What Maryland Requires
Under Md. Code, Transp. § 17-103, every Maryland-registered vehicle must carry minimum liability coverage of 30/60/15:
- $30,000 for bodily injury to one person;
- $60,000 for bodily injury per accident (two or more people); and
- $15,000 for property damage per accident.
Maryland also requires uninsured/underinsured motorist (UM/UIM) coverage at matching limits — and unlike many states, Maryland does not allow drivers to waive UM/UIM coverage. Personal Injury Protection (PIP) of $2,500 is also required but can be waived in writing. Maryland uses an electronic verification system that detects insurance lapses within days, which is why even a short gap in coverage can trigger consequences.
Track One: The MVA Administrative Penalty
The MVA’s uninsured-motorist penalty operates under § 17-106 and applies automatically whenever the required security on a registered vehicle lapses. The fee structure (current as of the July 1, 2024 increase):
- $200 for the first 30 days of the lapse;
- $7 per day for each day beyond the first 30; and
- A maximum of $3,500 per violation in a 12-month period.
Each separate lapse counts as its own violation, so a driver whose coverage drops twice in a year can face two separate penalty assessments. The fees run continuously until the driver either restores insurance or surrenders the vehicle’s tags to the MVA. The MVA does not send daily reminders — the fees compound silently, and many drivers do not discover the accumulated balance until they go to renew the registration.

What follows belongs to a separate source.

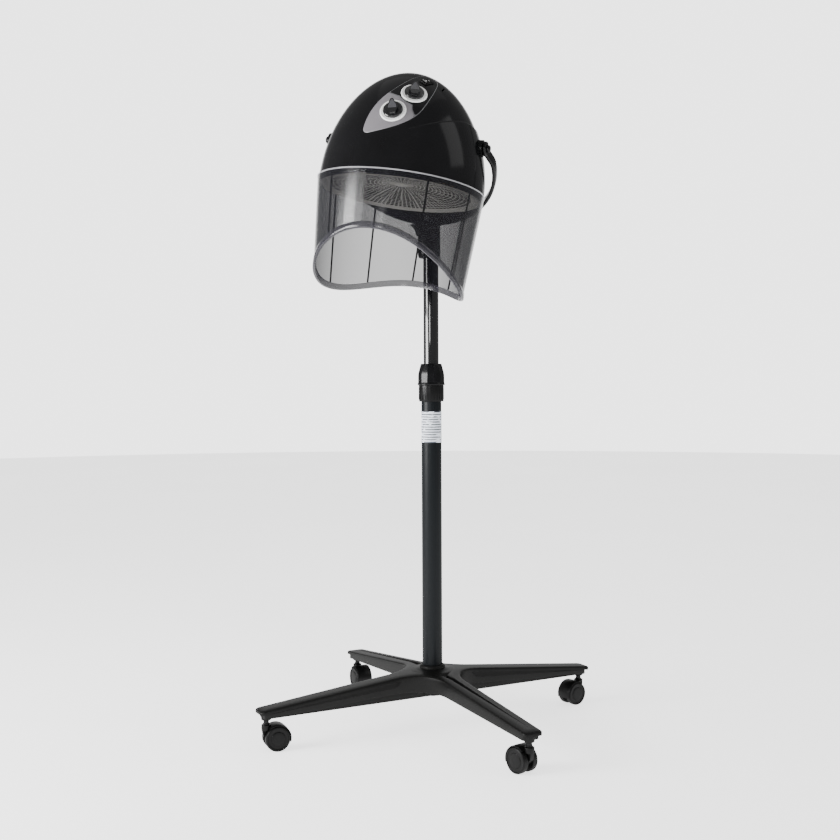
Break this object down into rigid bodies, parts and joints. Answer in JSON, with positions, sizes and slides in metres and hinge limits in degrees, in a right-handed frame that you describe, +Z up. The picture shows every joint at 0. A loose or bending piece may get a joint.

Beyond the fee itself, an unresolved insurance lapse triggers a cascade of additional consequences: automatic registration suspension, a restoration fee of up to $25, potential confiscation of the license plates by an authorized tag-recovery agent, referral to the Central Collections Unit (which can add roughly a 17% collection fee), and interception of any state tax refund through the Tax Refund Intercept Program. For the full lapse-and-suspension mechanics, see insurance lapse and license suspension in Maryland.
Track Two: The Criminal Charge
Separately from the MVA fees, knowingly driving an uninsured vehicle (or providing false evidence of insurance) is a criminal misdemeanor under § 17-107. The penalties:
- First offense: up to 1 year in jail, a fine of up to $1,000, and 5 points;
- Second or subsequent offense: up to 2 years in jail, a fine of up to $2,000, and 5 additional points (which can push the driver toward a point-based suspension).
The criminal charge and the MVA fees are independent. A driver can resolve the criminal case and still owe the accumulated administrative fees, or pay the administrative fees and still face prosecution. The 5 points from a conviction also feed into the broader point system — see Maryland’s point system for how points trigger suspension and revocation.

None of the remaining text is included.